Cierra la puerta con sigilo para no sobresaltarme. Me incorporo. Froto mis piernas para sacarme un poco el frío que deja su salida, los calambres que me recorren el cuerpo. Voy a la ventana. A través de la cortina traslúcida veo a Raúl en la acera de enfrente. Apenas ha abandonado la adolescencia. Quizá la edad le ayude a sentir de otra manera el riesgo. Quizá. ¿Hay, acaso, una edad idónea para enfrentar el terror? ¿Es, acaso, una edad mejor que otra para eso? Ya sale Marcos. Decidido, como siempre. Saluda a Raúl con la mano antes de cruzar. Se encuentran. Los dos parecen despreocupados, pero no lo están. ¡No! No lo están.

En alguna ocasión le he dicho que camine a mi altura. Sin embargo, siempre se retrasa un poco. Uno o dos pasos nada más. Lo suficiente para concentrarse en su trabajo y hablar lo indispensable, lo que por educación o por cautela no se puede omitir.

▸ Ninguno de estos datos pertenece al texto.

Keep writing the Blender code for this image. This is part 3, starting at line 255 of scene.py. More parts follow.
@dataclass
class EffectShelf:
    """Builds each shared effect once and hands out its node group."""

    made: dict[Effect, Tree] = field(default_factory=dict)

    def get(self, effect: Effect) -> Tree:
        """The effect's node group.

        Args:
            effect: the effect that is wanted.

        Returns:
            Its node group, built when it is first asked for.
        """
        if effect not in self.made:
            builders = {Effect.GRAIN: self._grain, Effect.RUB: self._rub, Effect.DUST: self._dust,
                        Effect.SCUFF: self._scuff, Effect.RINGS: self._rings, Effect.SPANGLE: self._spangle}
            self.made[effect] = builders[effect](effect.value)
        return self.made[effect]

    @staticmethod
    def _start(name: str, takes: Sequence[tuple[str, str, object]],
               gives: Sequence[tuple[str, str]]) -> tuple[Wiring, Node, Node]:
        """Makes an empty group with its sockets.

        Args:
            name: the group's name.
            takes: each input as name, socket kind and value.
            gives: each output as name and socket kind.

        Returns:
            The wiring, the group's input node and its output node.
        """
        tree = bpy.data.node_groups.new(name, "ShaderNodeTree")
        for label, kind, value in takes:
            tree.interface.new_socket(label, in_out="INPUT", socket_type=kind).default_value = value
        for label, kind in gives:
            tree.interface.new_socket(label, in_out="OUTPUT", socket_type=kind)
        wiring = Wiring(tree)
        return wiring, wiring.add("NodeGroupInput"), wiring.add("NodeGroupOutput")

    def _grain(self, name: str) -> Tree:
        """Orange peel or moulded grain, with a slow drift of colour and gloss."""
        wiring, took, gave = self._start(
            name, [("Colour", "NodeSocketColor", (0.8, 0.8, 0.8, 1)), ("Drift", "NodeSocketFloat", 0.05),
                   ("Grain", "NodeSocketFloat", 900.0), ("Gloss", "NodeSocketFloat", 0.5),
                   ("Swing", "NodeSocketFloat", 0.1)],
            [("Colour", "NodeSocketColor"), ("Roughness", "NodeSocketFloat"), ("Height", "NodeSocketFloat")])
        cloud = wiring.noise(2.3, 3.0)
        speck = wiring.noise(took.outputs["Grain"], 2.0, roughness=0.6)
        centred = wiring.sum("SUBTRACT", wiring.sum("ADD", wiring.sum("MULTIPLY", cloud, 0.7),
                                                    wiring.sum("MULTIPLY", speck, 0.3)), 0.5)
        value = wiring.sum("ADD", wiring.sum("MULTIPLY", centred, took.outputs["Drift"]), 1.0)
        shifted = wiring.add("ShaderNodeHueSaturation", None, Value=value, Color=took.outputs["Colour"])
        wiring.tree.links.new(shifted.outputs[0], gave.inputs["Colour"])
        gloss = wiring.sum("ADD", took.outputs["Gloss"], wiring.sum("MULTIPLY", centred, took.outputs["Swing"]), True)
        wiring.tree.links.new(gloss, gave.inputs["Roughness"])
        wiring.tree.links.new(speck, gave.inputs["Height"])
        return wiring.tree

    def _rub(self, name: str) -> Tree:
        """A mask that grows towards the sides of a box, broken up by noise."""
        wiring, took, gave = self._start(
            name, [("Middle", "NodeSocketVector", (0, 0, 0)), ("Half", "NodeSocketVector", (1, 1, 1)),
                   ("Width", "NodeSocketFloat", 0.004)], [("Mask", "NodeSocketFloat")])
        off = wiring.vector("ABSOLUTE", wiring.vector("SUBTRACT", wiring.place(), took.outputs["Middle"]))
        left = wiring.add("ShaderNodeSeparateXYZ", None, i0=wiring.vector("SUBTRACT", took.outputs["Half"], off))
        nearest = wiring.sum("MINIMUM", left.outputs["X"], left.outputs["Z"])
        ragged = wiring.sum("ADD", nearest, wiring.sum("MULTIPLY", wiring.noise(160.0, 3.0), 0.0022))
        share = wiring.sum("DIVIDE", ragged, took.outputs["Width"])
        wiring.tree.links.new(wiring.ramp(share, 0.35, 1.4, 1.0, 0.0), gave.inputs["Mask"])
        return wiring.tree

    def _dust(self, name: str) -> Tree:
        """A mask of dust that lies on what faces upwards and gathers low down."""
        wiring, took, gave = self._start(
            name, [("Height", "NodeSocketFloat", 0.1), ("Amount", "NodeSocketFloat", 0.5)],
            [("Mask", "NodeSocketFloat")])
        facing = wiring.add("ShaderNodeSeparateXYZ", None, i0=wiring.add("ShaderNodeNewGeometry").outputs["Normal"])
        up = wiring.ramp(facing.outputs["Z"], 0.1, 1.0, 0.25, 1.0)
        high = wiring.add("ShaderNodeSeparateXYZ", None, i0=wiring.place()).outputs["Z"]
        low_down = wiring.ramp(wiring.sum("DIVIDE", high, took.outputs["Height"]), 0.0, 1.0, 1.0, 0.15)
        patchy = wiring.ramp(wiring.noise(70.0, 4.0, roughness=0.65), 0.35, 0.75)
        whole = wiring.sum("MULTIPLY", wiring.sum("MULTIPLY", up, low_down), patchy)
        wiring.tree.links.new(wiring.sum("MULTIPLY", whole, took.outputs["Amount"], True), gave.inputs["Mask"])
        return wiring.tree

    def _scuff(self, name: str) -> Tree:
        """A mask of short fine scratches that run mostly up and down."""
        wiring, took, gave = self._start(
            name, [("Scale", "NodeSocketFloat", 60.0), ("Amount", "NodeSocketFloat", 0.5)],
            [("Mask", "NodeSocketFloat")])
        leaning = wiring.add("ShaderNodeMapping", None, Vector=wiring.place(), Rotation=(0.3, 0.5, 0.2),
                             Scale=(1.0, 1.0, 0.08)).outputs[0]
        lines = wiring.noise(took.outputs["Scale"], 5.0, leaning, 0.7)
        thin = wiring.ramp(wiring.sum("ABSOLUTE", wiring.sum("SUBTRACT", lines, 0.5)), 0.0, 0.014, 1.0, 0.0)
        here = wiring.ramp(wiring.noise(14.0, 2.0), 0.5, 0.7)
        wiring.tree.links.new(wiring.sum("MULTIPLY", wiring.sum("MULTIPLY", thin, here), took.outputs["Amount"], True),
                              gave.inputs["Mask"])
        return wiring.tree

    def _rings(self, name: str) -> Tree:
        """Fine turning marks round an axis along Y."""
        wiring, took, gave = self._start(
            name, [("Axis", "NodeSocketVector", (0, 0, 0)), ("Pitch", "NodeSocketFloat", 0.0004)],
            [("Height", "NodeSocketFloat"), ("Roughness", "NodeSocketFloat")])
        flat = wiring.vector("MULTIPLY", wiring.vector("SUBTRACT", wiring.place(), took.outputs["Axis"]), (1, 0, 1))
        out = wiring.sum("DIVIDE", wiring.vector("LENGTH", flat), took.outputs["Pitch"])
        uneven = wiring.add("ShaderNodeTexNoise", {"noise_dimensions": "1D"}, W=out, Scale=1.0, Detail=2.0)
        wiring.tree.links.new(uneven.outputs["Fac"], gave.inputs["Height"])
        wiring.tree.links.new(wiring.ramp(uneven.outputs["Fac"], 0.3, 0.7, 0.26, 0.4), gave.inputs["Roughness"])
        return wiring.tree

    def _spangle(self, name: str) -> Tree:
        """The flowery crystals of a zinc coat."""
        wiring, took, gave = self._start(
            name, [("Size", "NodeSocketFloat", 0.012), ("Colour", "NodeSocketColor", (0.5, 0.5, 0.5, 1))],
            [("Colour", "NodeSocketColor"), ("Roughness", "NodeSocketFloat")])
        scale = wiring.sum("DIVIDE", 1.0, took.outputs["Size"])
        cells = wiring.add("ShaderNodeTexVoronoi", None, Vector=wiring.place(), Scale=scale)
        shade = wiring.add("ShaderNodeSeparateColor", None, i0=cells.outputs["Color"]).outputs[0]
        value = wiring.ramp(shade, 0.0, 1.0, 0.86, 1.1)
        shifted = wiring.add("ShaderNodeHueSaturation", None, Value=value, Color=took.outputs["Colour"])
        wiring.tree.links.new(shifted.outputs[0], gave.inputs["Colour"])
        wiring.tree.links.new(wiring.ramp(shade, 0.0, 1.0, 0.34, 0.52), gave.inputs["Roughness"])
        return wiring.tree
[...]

Guardándome la espalda impávido. Nos aproximamos al coche. Como cada mañana le pido que se detenga a unos metros de nuestro objetivo. Señalo unos cubos de basura llenos, indicándole que los utilice como parapeto. Accede de mala gana, pero sin rechistar. Recorro solo el último tramo…

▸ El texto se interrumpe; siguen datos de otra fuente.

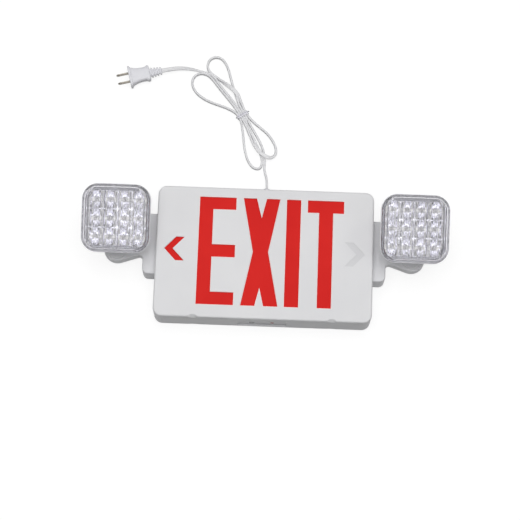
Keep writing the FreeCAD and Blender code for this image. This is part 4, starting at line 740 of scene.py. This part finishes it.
def rounded_section(x, half_y, half_z, power, count=44):
    """A section across the plug: an oval that squares up with its power."""
    ring = []
    for k in range(count):
        a = 2 * math.pi * k / count
        c, s = math.cos(a), math.sin(a)
        ring.append(on_plug(x, half_y * math.copysign(abs(c) ** (2 / power), c),
                            PLUG_LEVEL + half_z * math.copysign(abs(s) ** (2 / power), s)))
    return ring


def build_plug():
    """Moulded plug: ribbed relief, shouldered body with hollowed grips, and end flange."""
    stations = [(0.0, 3.6, 2.2, 2.4), (0.3, 4.0, 2.6, 2.4)]
    for rib in range(4):
        x = 0.6 + 4.2 * rib
        y, z = 5.6 + 0.55 * rib, 3.9 + 0.35 * rib
        stations += [(x, y - 0.5, z - 0.5, 2.6), (x + 0.35, y, z, 2.6), (x + 1.9, y + 0.15, z + 0.1, 2.6),
                     (x + 2.25, y - 0.4, z - 0.4, 2.6), (x + 2.35, y - 1.9, z - 1.3, 2.5),
                     (x + 3.9, y - 1.7, z - 1.2, 2.5)]
    stations += [
        (17.2, 7.6, 5.3, 3.0), (17.8, 10.6, 6.6, 3.2), (18.6, 11.6, 7.0, 3.4), (20.2, 11.9, 7.1, 3.6),
        (21.6, 11.3, 7.0, 3.6), (23.0, 10.4, 6.8, 3.6), (26.0, 9.9, 6.6, 3.6), (30.0, 9.9, 6.6, 3.8),
        (34.0, 10.3, 6.7, 3.8), (38.0, 11.2, 6.9, 4.0), (41.5, 12.4, 7.2, 4.2), (43.8, 13.4, 7.5, 4.4),
        (44.6, 14.0, 7.8, 4.6), (44.85, 15.3, 8.15, 4.8), (45.3, 15.85, 8.45, 4.8), (46.6, 16.0, 8.5, 4.8),
        (47.5, 15.8, 8.4, 4.8), (48.0, 15.1, 8.0, 4.8),
    ]
    shape = bmesh.new()
    skin_rings(shape, [rounded_section(*s) for s in stations])
    body = add_piece("plug_moulding", shape, "plug_white", "sign", math.radians(50))
    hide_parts("plug_body")
    shape = bmesh.new()
    for side in (-1, 1):
        for x in (26.5, 29.0, 31.5, 34.0):
            rings = []
            for t in np.linspace(-1, 1, 9):
                swell = math.sqrt(max(0.0, 1 - t ** 4))
                flank = side * (9.55 + 0.075 * max(0, x - 30))
                rings.append([on_plug(x + 0.55 * swell * math.cos(a),
                                      flank + side * 0.85 * swell * math.sin(a), PLUG_LEVEL + 4.2 * t)
                              for a in np.linspace(0, math.pi, 7)])
            skin_rings(shape, rings)
    grips = add_piece("plug_grip_ridges", shape, "plug_white", "sign", math.radians(50))
    return [body, grips]


def build_blades():
    """Two folded brass blades with rounded, thinned tips and a through hole each."""
    shape = bmesh.new()
    for side in (-1, 1):
        middle = side * BLADE_APART / 2
        start, tip, half, hole_x, hole = 39.5, 65.5, 3.175, 62.0, 1.5
        steps = 24
        outer = []
        for k in range(steps):
            a = 2 * math.pi * k / steps
            dx, dz = math.cos(a), math.sin(a)
            if dx >= 0:
                outer.append((tip - half + half * dx, half * dz))
            else:
                reach = min((hole_x - start) / -dx, half / max(abs(dz), 1e-6))
                outer.append((hole_x + reach * dx if abs(dz) * (hole_x - start) < half * -dx
                              else min(tip - half, hole_x + reach * dx), reach * dz))
        inner = [(hole_x + hole * math.cos(2 * math.pi * k / steps), hole * math.sin(2 * math.pi * k / steps))
                 for k in range(steps)]
        rims = []
        thick = BLADE_HALF_THICK
        for y, trim in ((-thick, 0.25), (-0.5, 0.0), (0.5, 0.0), (thick, 0.25)):
            rims.append([on_plug(x - trim * (1 if x > start + 1 else 0), middle + y,
                                 PLUG_LEVEL + z * (1 - trim / half)) for x, z in outer])
        bores = [[on_plug(x, middle + y, PLUG_LEVEL + z) for x, z in inner] for y in (-thick, thick)]
        rims, bores = vertex_rows(shape, rims), vertex_rows(shape, bores)
        loops = rims + bores[::-1]
        for low, high in zip(loops, loops[1:] + loops[:1]):
            bridge(shape, low, high)
    blades = add_piece("plug_blade_pair", shape, "blade_brass", "sign", math.radians(40))
    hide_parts("plug_blades")
    return blades


cord, cord_points, cord_length = build_cord()
tie_pieces = build_tie()
plug_pieces = build_plug()
blades = build_blades()
print("cord length, m:", round(cord_length, 4))


# ---------------------------------------------------------------- face plate with its open letters

FACE = 46.0
SKIN = 2.2
SCORE = 0.5
EDGE_DEEP, EDGE_WIDE, CUT_ABOVE = 0.6, 1.6, 0.4
LEGEND_HALF_WIDE, LEGEND_HALF_HIGH, ARROW_FROM = 115, 84, 100
TOP, FOOT = 78.9, -74.4
LETTERS = {
    "E": [(-91.8, FOOT), (-40.6, FOOT), (-40.6, -56.4), (-72.8, -56.4), (-72.8, -6.8), (-40.8, -6.8),
          (-40.8, 11.0), (-72.8, 11.0), (-72.8, 61.3), (-41.2, 61.3), (-41.2, TOP), (-91.8, TOP)],
    "X": [(-31.2, TOP), (-12.9, TOP), (-5.4, 50.9), (1.0, TOP), (19.6, TOP), (5.0, 2.3), (20.3, FOOT),
          (0.8, FOOT), (-5.4, -48.8), (-11.4, FOOT), (-30.8, FOOT), (-16.0, 2.3)],
    "I": [(29.0, FOOT), (48.6, FOOT), (48.6, TOP), (29.0, TOP)],
    "T": [(74.0, FOOT), (93.4, FOOT), (93.4, 61.1), (108.4, 61.1), (108.4, TOP), (58.1, TOP), (58.1, 61.1),
          (74.0, 61.1)],
}


def letter_cutter():
    """Tapered plugs of the letters' shapes, wider at the face so that each edge comes out bevelled."""
    shape = bmesh.new()
    for outline in LETTERS.values():
        outline = anticlockwise(outline)
        rings = []
        for level, by in ((FACE - SKIN - 1.0, 0.0), (FACE - EDGE_DEEP, 0.0), (FACE + CUT_ABOVE, EDGE_WIDE)):
            rings.append([Vector((p.x, p.y, level)) * MM for p in grown(outline, by)])
        skin_rings(shape, rings)
    bmesh.ops.recalc_face_normals(shape, faces=shape.faces)
    data = bpy.data.meshes.new("letter plugs")
    shape.to_mesh(data)
    shape.free()
    return bpy.data.objects.new("letter_plugs", data)


def build_face():
    """The moulded face, with its letters open over the red legend."""
    shape = bmesh.new()
    shape.from_mesh(solids["face_plate"].data)
    bmesh.ops.remove_doubles(shape, verts=shape.verts, dist=2e-6)
    bmesh.ops.dissolve_limit(shape, angle_limit=math.radians(0.4), verts=shape.verts, edges=shape.edges)
    bmesh.ops.recalc_face_normals(shape, faces=shape.faces)
    data = bpy.data.meshes.new("blank face")
    shape.to_mesh(data)
    shape.free()
    blank = bpy.data.objects.new("blank_face", data)
    cutter = letter_cutter()
    for thing in (blank, cutter):
        bpy.context.scene.collection.objects.link(thing)
    cut = blank.modifiers.new("letters", "BOOLEAN")
    cut.operation = "DIFFERENCE"
    cut.solver = "EXACT"
    cut.object = cutter
    bpy.context.view_layer.update()
    ready = bpy.data.meshes.new_from_object(blank.evaluated_get(bpy.context.evaluated_depsgraph_get()))
    bpy.data.objects.remove(blank)
    bpy.data.objects.remove(cutter)
    face = place_piece("sign_face", ready, "face_white", "sign", math.radians(28))
    face.data.materials.append(FINISHES["knockout_painted_shade"])
    face.data.materials.append(FINISHES["painted_halo_edge"])
    for side in face.data.polygons:
        level, across, along = side.center.z / MM, side.center.x / MM, side.center.y / MM
        # The scored arrow's recessed floor gets the painted shade.
        if side.normal.z > 0.99 and abs(level - (FACE - SCORE)) < 0.1 and across > ARROW_FROM:
            side.material_index = 1
        # The letters' bevels get the painted halo of red glow and highlight.
        elif (0.3 < side.normal.z < 0.97 and level > FACE - EDGE_DEEP - 0.1
              and abs(across) < LEGEND_HALF_WIDE and abs(along) < LEGEND_HALF_HIGH):
            side.material_index = 2
    even = face.modifiers.new("flat faces", "WEIGHTED_NORMAL")
    even.keep_sharp = True
    even.weight = 90
    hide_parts("face_plate")
    return face


build_face()


# ---------------------------------------------------------------- lamp heads: lens and reflector

HEAD_X, HEAD_Y, HEAD_Z, HEAD_TILT = 204.0, 4.0, 41.0, math.radians(15)
HEAD_RISE = 38.3
HEAD_SIDE, HEAD_CORNER = 94.0, 22.0
LENS_INSET, SPIGOT_INSET, LENS_WALL = 0.5, 2.5, 1.8
SPIGOT_LOW, TRAY_INSET = 26.0, 6.0
PRISM_STEPS, FLUTE_DEEP, ROW_DEEP = 36, 0.85, 0.3
RIM_TOP, LENS_TOP, LENS_ROUND = 30.15, 42.0, 6.0
CUP_TOP, CUP_DEPTH, CUP_FOOT = 29.6, 18.0, 3.2
CELL_X, CELL_Y = 19.2, 25.2


def on_head(side, x, v, w):
    """A point of the lamp head given across it, up its face, and out of its face."""
    c, s = math.cos(HEAD_TILT), math.sin(HEAD_TILT)
    v += HEAD_RISE
    return Vector((side * HEAD_X + x, HEAD_Y + v * c - w * s, HEAD_Z + v * s + w * c)) * MM


def square_marks(steps):
    """Marks round the edge of a square from -1 to 1, anticlockwise."""
    run = [-1 + 2 * k / steps for k in range(steps)]
    return [(a, -1) for a in run] + [(1, a) for a in run] + [(-a, 1) for a in run] + [(-1, -a) for a in run]


def rounded_at(mark, half_x, half_y, corner):
    """Where the ray through a mark meets a rectangle with rounded corners."""
    x, y = mark[0] * half_x, mark[1] * half_y
    cx, cy = half_x - corner, half_y - corner
    if abs(x) <= cx or abs(y) <= cy:
        return x, y
    cx, cy = math.copysign(cx, x), math.copysign(cy, y)
    a, b, c = x * x + y * y, -2 * (x * cx + y * cy), cx * cx + cy * cy - corner * corner
    scale = (-b + math.sqrt(max(0.0, b * b - 4 * a * c))) / (2 * a)
    return x * scale, y * scale


def rounded_ring(side, marks, half_x, half_y, corner, w, x0=0.0, y0=0.0):
    """A rounded rectangle on the head, as one point for each mark."""
    ring = []
    for mark in marks:
        x, y = rounded_at(mark, half_x, half_y, corner)
        ring.append(on_head(side, x0 + x, y0 + y, w))
    return ring


def build_lens(side, hand):
    """Clear cap over the rim, with crossed rows of small prisms moulded inside its front."""
    steps = PRISM_STEPS
    marks = square_marks(steps)
    shape = bmesh.new()
    half, corner = HEAD_SIDE / 2 - LENS_INSET, HEAD_CORNER - LENS_INSET
    spigot, spigot_corner = HEAD_SIDE / 2 - SPIGOT_INSET, HEAD_CORNER - SPIGOT_INSET
    hollow, hollow_corner = spigot - LENS_WALL, spigot_corner - LENS_WALL
    inside = LENS_TOP - LENS_WALL
    rings = [(half, corner, LENS_TOP - LENS_ROUND)]
    for a in np.radians((15, 30, 45, 60, 75, 90)):
        cut = LENS_ROUND * (1 - math.cos(a))
        rings.append((half - cut, corner - cut, LENS_TOP - LENS_ROUND + LENS_ROUND * math.sin(a)))
    rings = [(hollow, hollow_corner, inside - 1.2), (hollow, hollow_corner, SPIGOT_LOW),
             (spigot, spigot_corner, SPIGOT_LOW), (spigot, spigot_corner, RIM_TOP),
             (half, corner, RIM_TOP)] + rings
    rows = vertex_rows(shape, [rounded_ring(side, marks, h, h, c, w) for h, c, w in rings])
    for low, high in zip(rows, rows[1:]):
        bridge(shape, low, high)
    shape.faces.new(rows[-1])
    grid = {}
    edge = hollow - 1.2
    for i in range(steps + 1):
        for j in range(steps + 1):
            u, v = -1 + 2 * i / steps, -1 + 2 * j / steps
            reach = max(abs(u), abs(v))
            x, y = u * edge, v * edge
            if reach > 0:
                bx, by = rounded_at((u / reach, v / reach), edge, edge, hollow_corner - 1.2)
                blend = reach ** 2
                x = x * (1 - blend) + bx * reach * blend
                y = y * (1 - blend) + by * reach * blend
            prism = 0.0 if reach > 0.99 else FLUTE_DEEP * (i % 2) + ROW_DEEP * (j % 2)
            grid[i, j] = shape.verts.new(on_head(side, x, y, inside - prism))
    for i in range(steps):
        for j in range(steps):
            shape.faces.new((grid[i, j], grid[i, j + 1], grid[i + 1, j + 1], grid[i + 1, j]))
    rim = ([grid[k, 0] for k in range(steps)] + [grid[steps, k] for k in range(steps)]
           + [grid[steps - k, steps] for k in range(steps)] + [grid[0, steps - k] for k in range(steps)])
    bridge(shape, rim, rows[0])
    lens = add_piece(f"{hand}_prism_lens", shape, "lens_clear", f"{hand}_head",
                     math.radians(24))
    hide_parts(f"{hand}_lamp_lens")


def build_reflector(side, hand):
    """Bright tray with a deep, softly squared bowl round each lamp."""
    marks = square_marks(8)
    shape = bmesh.new()
    for column in range(4):
        for row in range(3):
            x0, y0 = (column - 1.5) * CELL_X, (row - 1) * CELL_Y
            rings = [rounded_ring(side, marks, CELL_X / 2, CELL_Y / 2, 0.001, CUP_TOP, x0, y0)]
            rings.append(rounded_ring(side, marks, CELL_X / 2 - 0.25, CELL_Y / 2 - 0.25, 1.2,
                                      CUP_TOP + 0.12, x0, y0))
            for q in (1.0, 0.93, 0.84, 0.72, 0.6, 0.48, 0.36, 0.24, 0.12, 0.0):
                half_x = CUP_FOOT + (CELL_X / 2 - 0.45 - CUP_FOOT) * q
                half_y = CUP_FOOT + (CELL_Y / 2 - 0.45 - CUP_FOOT) * q
                depth = CUP_DEPTH * (1 - q ** 1.7)
                rings.append(rounded_ring(side, marks, half_x, half_y, min(half_x, 1.2 + 4.0 * (1 - q)),
                                          CUP_TOP - 0.1 - (depth - 0.1 if q < 1 else 0), x0, y0))
            skin_rings(shape, rings, close_ends=False)
    wide = square_marks(24)
    tray, tray_corner = HEAD_SIDE / 2 - TRAY_INSET, HEAD_CORNER - TRAY_INSET
    rings = [rounded_ring(side, wide, 2 * CELL_X, 1.5 * CELL_Y, 0.001, CUP_TOP),
             rounded_ring(side, wide, tray - 1.0, tray - 1.0, tray_corner - 1.0, CUP_TOP - 2.4),
             rounded_ring(side, wide, tray, tray, tray_corner, CUP_TOP - 3.4),
             rounded_ring(side, wide, tray, tray, tray_corner, CUP_TOP - 6.0)]
    skin_rings(shape, rings, close_ends=False)
    bmesh.ops.remove_doubles(shape, verts=shape.verts, dist=2e-6)
    bowls = add_piece(f"{hand}_bowl_tray", shape, "reflector_bright", f"{hand}_head",
                      math.radians(32))
    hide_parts(f"{hand}_lamp_reflector")


for hand_side, hand_name in ((1, "right"), (-1, "left")):
    build_lens(hand_side, hand_name)
    build_reflector(hand_side, hand_name)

… El coche es el primer peligro del día y el que más miedo da. La otra vez fue ahí. En una mañana como esta. ¡Claro!, desde entonces todas las mañanas son gemelas de aquella y portan idéntica información. Marcos se agacha. Comprueba bajo el vehículo durante un par de minutos o tres. Estoy obligada a dejar de mirar. No lo soporto. ¡Inaguantable tensión! Busco de nuevo la seguridad de la cama. Me siento. Con todas mis fuerzas me tapo las orejas. Fabrico con las manos un zumbido apaciguador, un perdón anticipado para el que no hay cabida. Aprieto los dientes hasta que desde las encías parten clamores que me inundan de dolor. De tan cerrados que están mis ojos, la rabia de mis lágrimas no puede, ni por asomo, tratar de escapar. No consigo evadirme, pero así es mejor. Sufrir con él, morir con él. A menudo pienso que debería acompañarle cada mañana. No me atrevo a proponérselo porque con ello traicionaría nuestro acuerdo tácito. Un minuto. Tiempo lento. Dos, tres, cuatro más. ¡Qué transcurran ya! Vendrá el ruido del motor y, por un instante, la angustia cederá. 

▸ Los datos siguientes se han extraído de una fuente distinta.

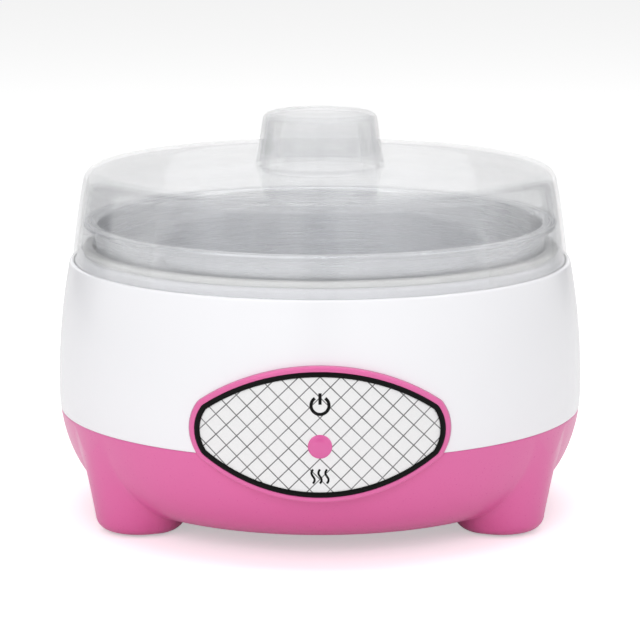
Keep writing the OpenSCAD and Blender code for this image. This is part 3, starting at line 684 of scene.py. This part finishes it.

No hay nada visible ahí abajo. Entro en el coche. Me aseguro de que Raúl se protege adecuadamente. Pongo la llave en el contacto. Dispongo el espejo para poder contemplar la mitad superior de mi cara y mi frente. Saco el peine de la guantera. Lo paso mi pelo una y otra vez. Con calma. Ritualmente y con dedicación. Devuelvo el peine a su lugar. Restablezco la posición del retrovisor. Agarro el volante. Lo palpo con suavidad…

… Un minuto más…

… Atraigo la imagen de Cora. Su rostro copa mi visión blanca. Cora, mi señorita Cora…

… Marcos…

… Giro la llave, dispuesto a arrancar.